• [YOUR OBJECTIVE] Tally up the lines that include "bends" and state that number by itself.

• [DATA EXCERPTS]
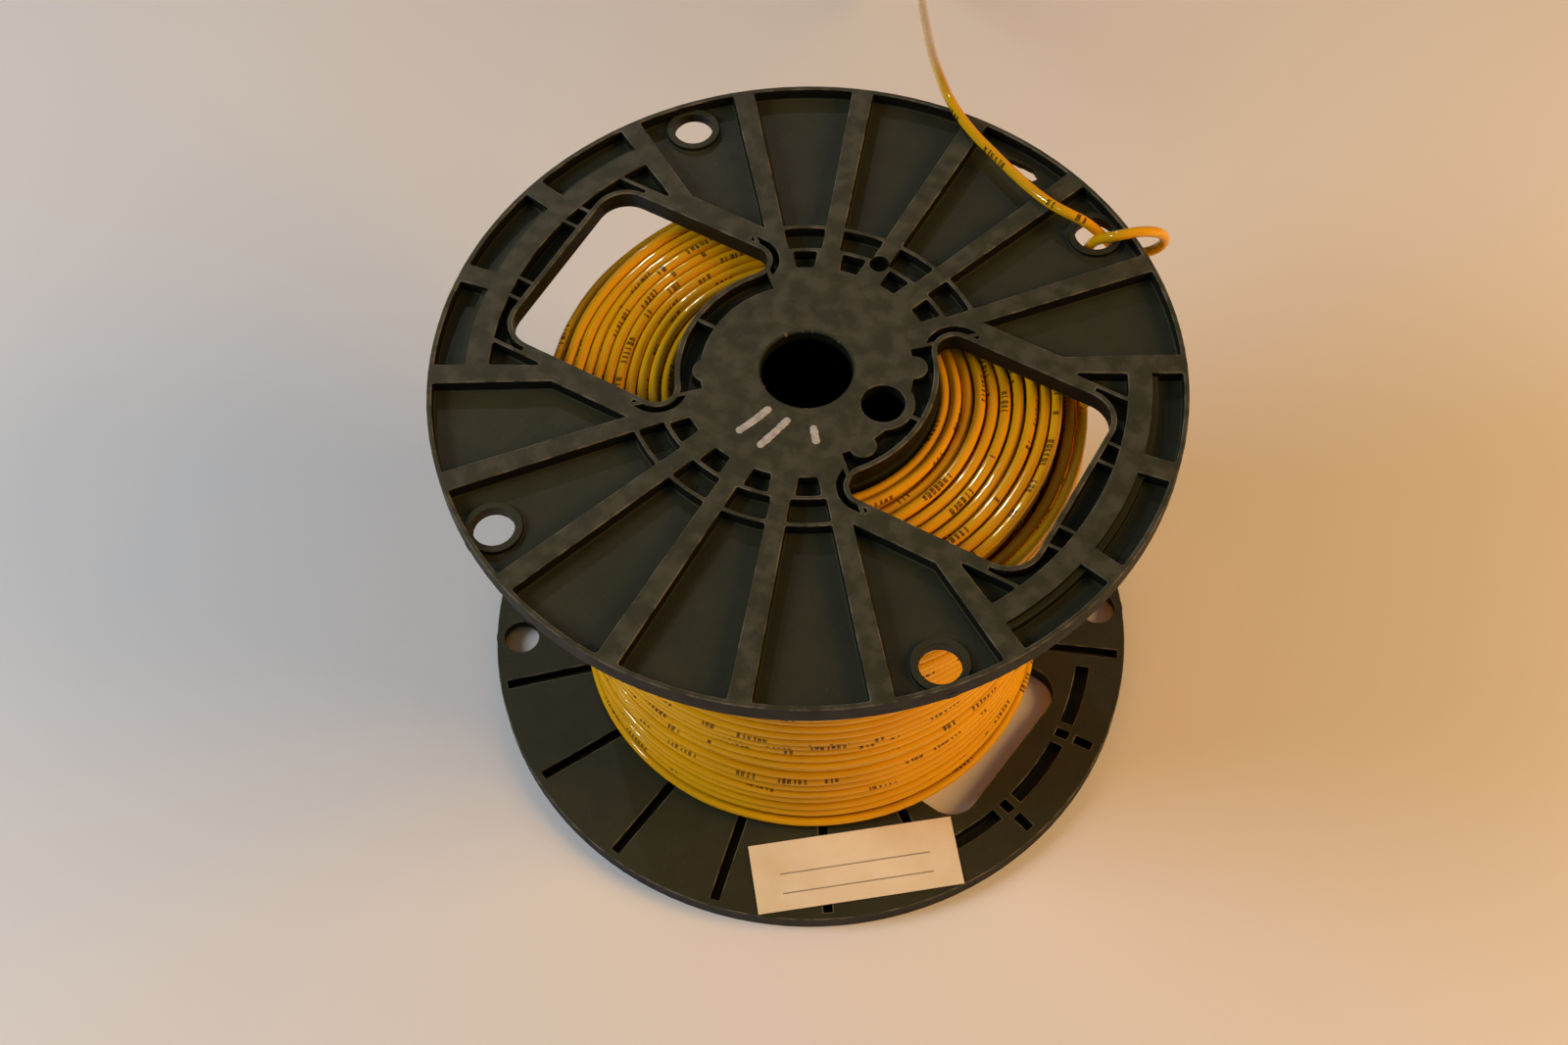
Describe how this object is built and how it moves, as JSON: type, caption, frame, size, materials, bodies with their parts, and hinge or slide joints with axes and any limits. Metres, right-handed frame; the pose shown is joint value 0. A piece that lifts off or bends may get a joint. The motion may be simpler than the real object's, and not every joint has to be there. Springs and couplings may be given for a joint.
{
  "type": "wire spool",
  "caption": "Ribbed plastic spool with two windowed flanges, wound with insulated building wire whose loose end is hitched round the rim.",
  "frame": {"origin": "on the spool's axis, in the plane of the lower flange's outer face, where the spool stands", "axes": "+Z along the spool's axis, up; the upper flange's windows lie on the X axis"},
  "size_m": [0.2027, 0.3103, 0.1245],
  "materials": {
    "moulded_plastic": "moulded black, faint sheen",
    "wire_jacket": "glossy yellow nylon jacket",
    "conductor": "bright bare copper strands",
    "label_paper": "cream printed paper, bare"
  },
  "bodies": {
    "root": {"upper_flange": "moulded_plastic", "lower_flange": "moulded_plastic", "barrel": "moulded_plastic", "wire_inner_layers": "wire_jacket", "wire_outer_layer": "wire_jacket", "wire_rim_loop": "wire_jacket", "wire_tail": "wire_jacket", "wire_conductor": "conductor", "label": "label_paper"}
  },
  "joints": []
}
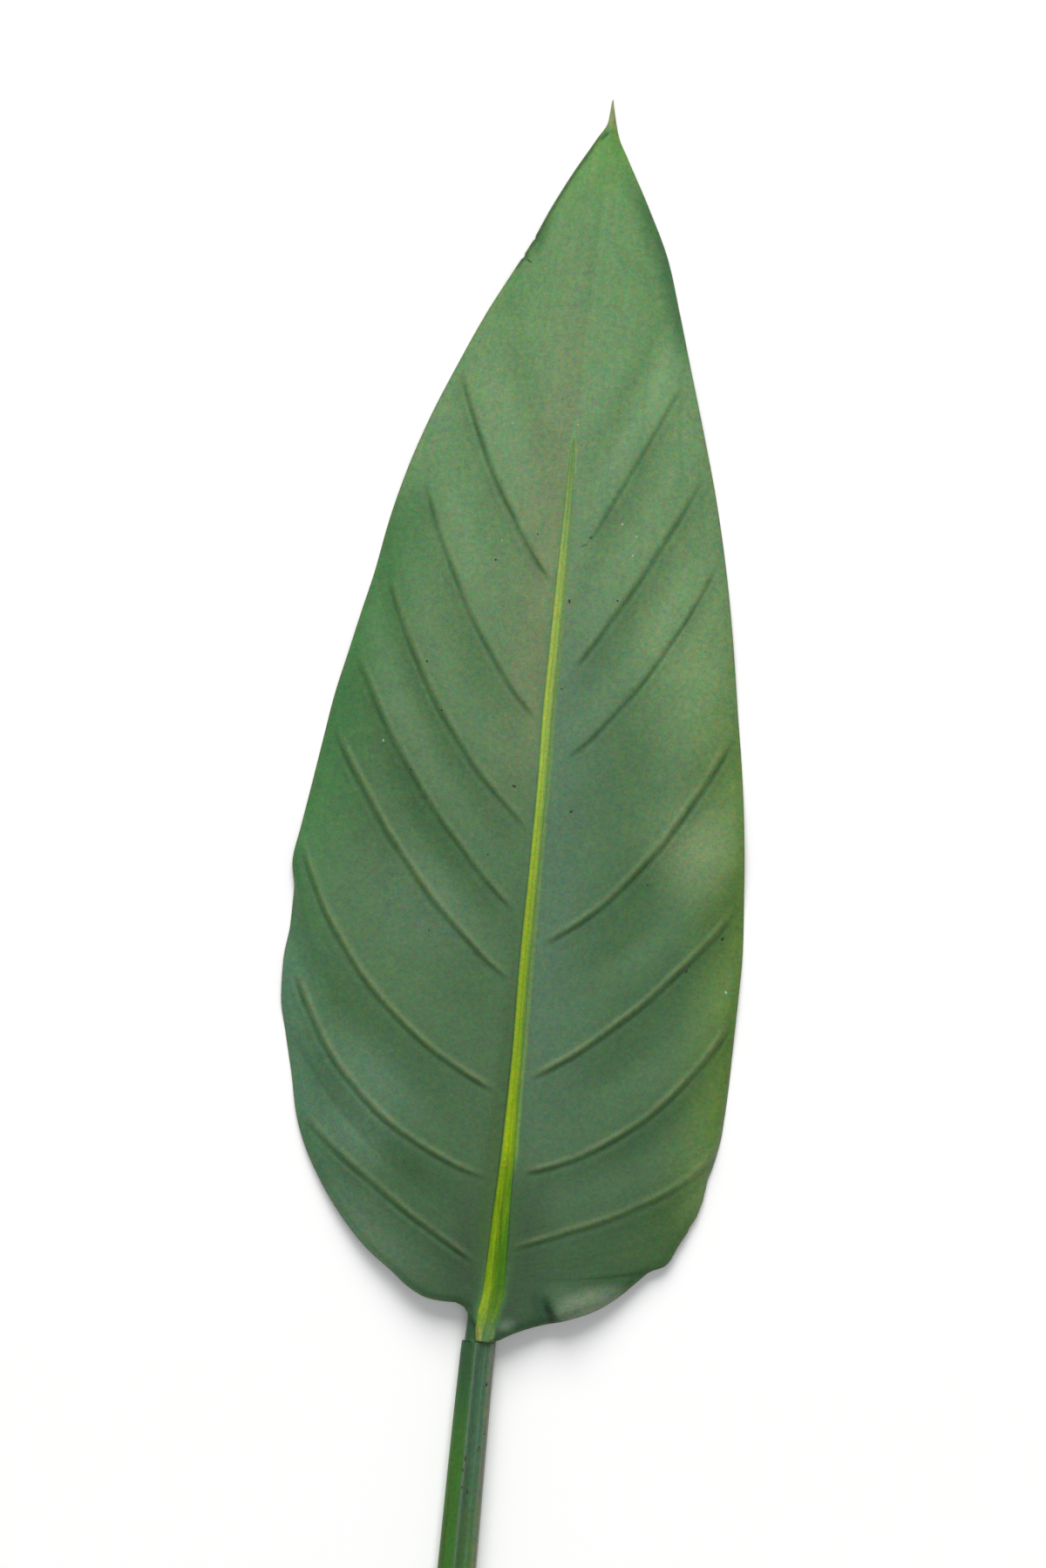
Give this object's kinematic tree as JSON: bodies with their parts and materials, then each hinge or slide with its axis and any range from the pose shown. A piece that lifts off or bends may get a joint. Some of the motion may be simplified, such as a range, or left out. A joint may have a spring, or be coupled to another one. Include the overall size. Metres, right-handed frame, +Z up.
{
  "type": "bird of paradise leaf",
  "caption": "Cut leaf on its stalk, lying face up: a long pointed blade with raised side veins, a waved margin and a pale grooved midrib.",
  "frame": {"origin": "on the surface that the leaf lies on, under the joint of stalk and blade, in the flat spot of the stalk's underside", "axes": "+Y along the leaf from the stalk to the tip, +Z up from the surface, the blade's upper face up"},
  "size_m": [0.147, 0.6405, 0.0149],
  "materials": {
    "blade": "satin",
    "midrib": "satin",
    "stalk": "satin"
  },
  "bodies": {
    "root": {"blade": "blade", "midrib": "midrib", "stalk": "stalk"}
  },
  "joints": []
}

--

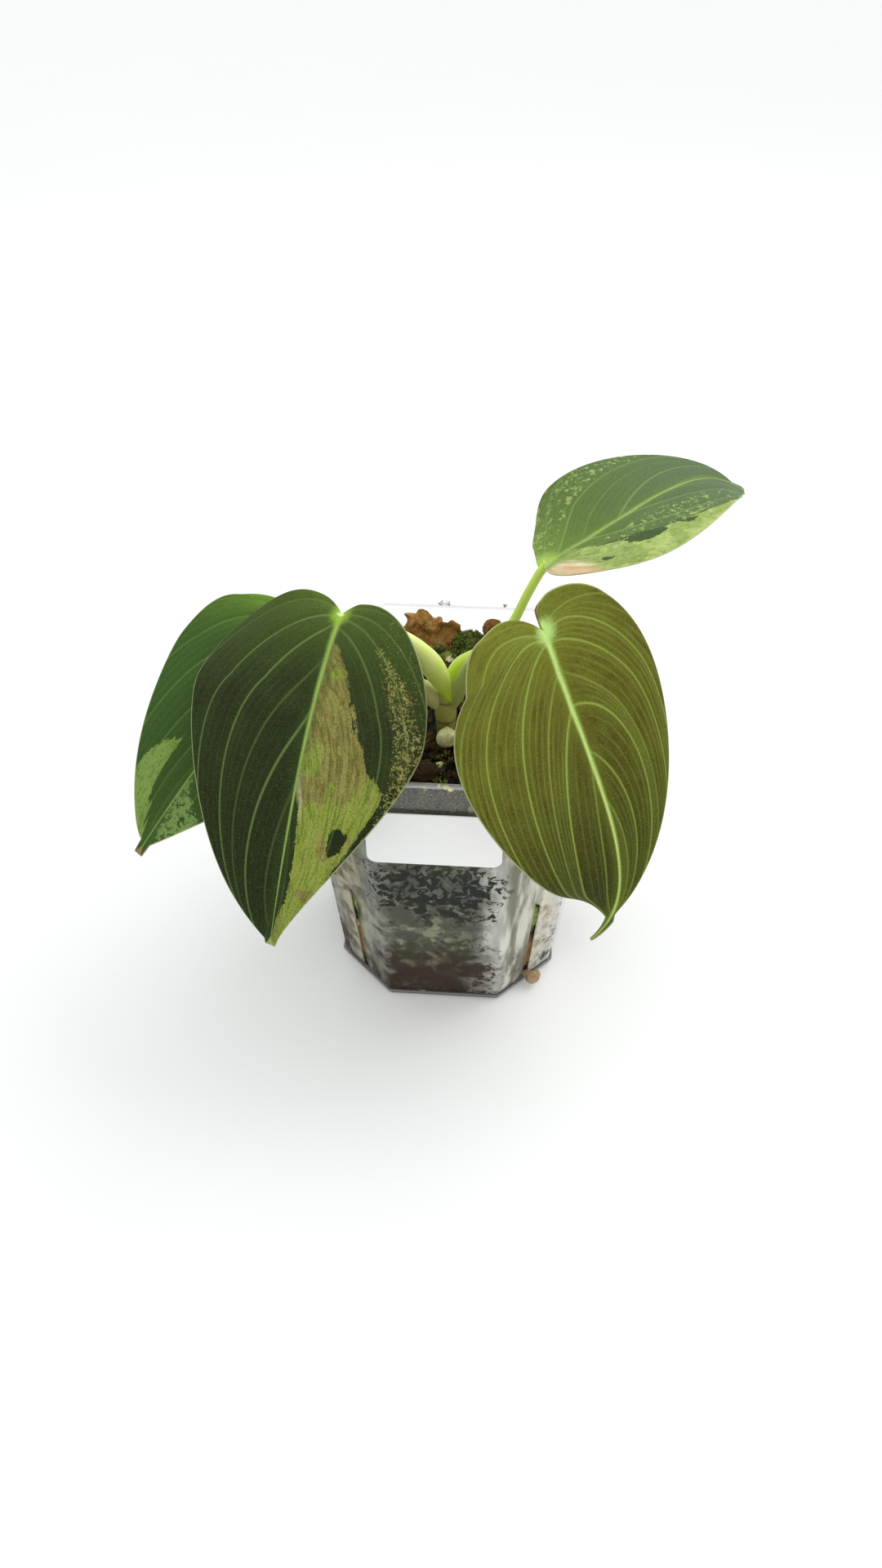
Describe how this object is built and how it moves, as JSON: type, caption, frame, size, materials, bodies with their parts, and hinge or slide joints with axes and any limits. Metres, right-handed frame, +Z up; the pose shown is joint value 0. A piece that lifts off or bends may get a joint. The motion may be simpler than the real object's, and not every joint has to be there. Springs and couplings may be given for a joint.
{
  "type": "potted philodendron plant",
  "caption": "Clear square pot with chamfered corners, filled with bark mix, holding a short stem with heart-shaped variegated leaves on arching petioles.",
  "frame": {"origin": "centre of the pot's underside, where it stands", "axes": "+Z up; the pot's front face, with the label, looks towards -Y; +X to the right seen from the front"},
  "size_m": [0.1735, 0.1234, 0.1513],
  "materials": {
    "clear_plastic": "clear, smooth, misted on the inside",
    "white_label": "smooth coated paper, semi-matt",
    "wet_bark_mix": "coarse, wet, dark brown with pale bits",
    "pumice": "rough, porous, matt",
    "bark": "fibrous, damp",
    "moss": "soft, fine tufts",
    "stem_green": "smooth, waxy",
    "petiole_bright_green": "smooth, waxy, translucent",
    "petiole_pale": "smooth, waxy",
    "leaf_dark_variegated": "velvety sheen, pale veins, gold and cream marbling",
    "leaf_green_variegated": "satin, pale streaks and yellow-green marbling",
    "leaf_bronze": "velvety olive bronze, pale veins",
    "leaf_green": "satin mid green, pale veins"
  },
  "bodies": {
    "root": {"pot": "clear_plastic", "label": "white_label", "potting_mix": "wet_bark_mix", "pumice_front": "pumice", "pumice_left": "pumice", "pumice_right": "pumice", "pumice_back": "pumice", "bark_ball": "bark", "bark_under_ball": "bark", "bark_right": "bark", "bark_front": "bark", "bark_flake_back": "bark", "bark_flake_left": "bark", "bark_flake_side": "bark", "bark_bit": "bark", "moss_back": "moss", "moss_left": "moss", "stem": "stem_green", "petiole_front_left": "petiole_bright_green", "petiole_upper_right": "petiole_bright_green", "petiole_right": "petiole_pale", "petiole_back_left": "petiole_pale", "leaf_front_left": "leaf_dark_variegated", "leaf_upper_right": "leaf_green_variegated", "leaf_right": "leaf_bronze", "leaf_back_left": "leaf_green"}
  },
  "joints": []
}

• [FINISHED ANSWER] 3